For versioned APIs, snapshot-style tests can be useful when applied carefully. They should protect the public shape, not freeze incidental formatting. For integrations, keep real anonymized samples from providers when possible. They catch field drift better than hand-written happy paths.

Adoption path for existing systems

Pydantic does not need a big migration. Start where bad data currently costs the most.

Good first targets are:

  • public write endpoints with repeated validation logic

  • webhook consumers

  • queue message handlers

  • integration clients

  • response objects for versioned APIs

  • import pipelines with frequent data quality issues

Avoid converting every internal object into a Pydantic model by default. Domain entities, ORM models, and DTOs have different jobs. Overusing validation inside hot internal paths can add unnecessary CPU cost and object churn, especially when the data is already trusted. Validate at boundaries first, then add internal DTOs where they improve clarity.

For engineers who work with Python application boundaries, validation, DTOs, and production API design as part of their day-to-day work, the Senior Python Developer certification is the most relevant DevCerts track to review.


Conclusion

Pydantic is most valuable in production when it defines trust boundaries. It turns incoming JSON, third-party payloads, API versions, and response contracts into explicit objects that can be tested, logged, mapped, and evolved.

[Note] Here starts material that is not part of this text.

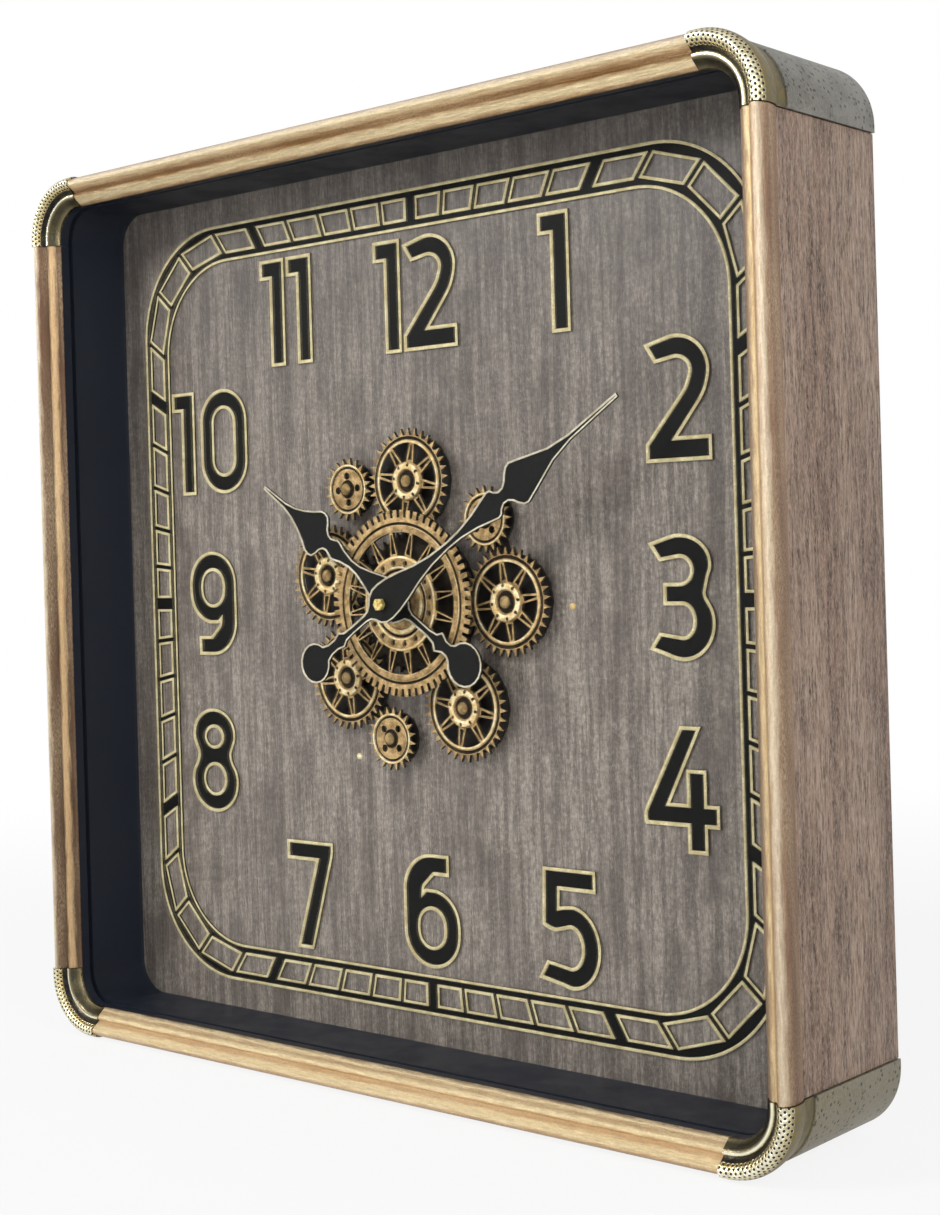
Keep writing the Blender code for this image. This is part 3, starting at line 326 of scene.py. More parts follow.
def mixColours(tree, factor, first, second):
    node = tree.nodes.new("ShaderNodeMix")
    node.data_type = "RGBA"
    for value, index in ((factor, 0), (first, 6), (second, 7)):
        if isinstance(value, (int, float, tuple)):
            node.inputs[index].default_value = value
        else:
            tree.links.new(value, node.inputs[index])
    return node.outputs[2]


def tint(tree, colour, mask, share, towards):
    # mixes a second colour into a colour, as far as a share of the mask
    return mixColours(tree, mathNode(tree, "MULTIPLY", mask, share), colour, towards)


def roughenBy(tree, shader, mask, share, base):
    rough = mathNode(tree, "MULTIPLY", mask, share)
    tree.links.new(mathNode(tree, "ADD", rough, base), shader.inputs["Roughness"])


def buildGrainGroup():
    # long streaks with short pores between them, run along the Z of the vector it gets
    tree, entry, out = newGroup(
        "woodGrain",
        [("Vector", "NodeSocketVector", None), ("Streak Size", "NodeSocketFloat", 0.004),
         ("Length", "NodeSocketFloat", 12.0)],
        [("Streaks", "NodeSocketFloat"), ("Pores", "NodeSocketFloat"), ("Patches", "NodeSocketFloat")])
    perMetre = mathNode(tree, "DIVIDE", 1.0, entry.outputs["Streak Size"])
    lengthwise = mathNode(tree, "DIVIDE", perMetre, entry.outputs["Length"])
    scale = addNode(tree, "ShaderNodeCombineXYZ")
    tree.links.new(perMetre, scale.inputs[0])
    tree.links.new(perMetre, scale.inputs[1])
    tree.links.new(lengthwise, scale.inputs[2])
    stretched = addNode(tree, "ShaderNodeVectorMath", operation="MULTIPLY")
    tree.links.new(entry.outputs["Vector"], stretched.inputs[0])
    tree.links.new(scale.outputs[0], stretched.inputs[1])
    streaks = addNode(tree, "ShaderNodeTexNoise", Scale=1.0, Detail=4.0, Roughness=0.62, Distortion=0.35)
    pores = addNode(tree, "ShaderNodeTexNoise", Scale=2.7, Detail=3.0, Roughness=0.7, Distortion=0.1)
    patches = addNode(tree, "ShaderNodeTexNoise", Scale=0.17, Detail=2.0, Roughness=0.5)
    for node in (streaks, pores, patches):
        tree.links.new(stretched.outputs[0], node.inputs["Vector"])
    tree.links.new(remap(tree, streaks.outputs["Fac"], 0.3, 0.7), out.inputs["Streaks"])
    tree.links.new(remap(tree, pores.outputs["Fac"], 0.35, 0.68), out.inputs["Pores"])
    tree.links.new(remap(tree, patches.outputs["Fac"], 0.35, 0.65), out.inputs["Patches"])
    return tree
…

The practical shift is simple: stop treating validation as controller plumbing. Treat it as part of your architecture. Use separate DTOs for requests, responses, integrations, and internal commands. Keep database models out of public contracts. Make version differences visible. Handle validation failures as operational signals, not just exceptions.

That is how Pydantic reduces pain: not by removing complexity, but by putting complexity where teams can see it, test it, and change it safely.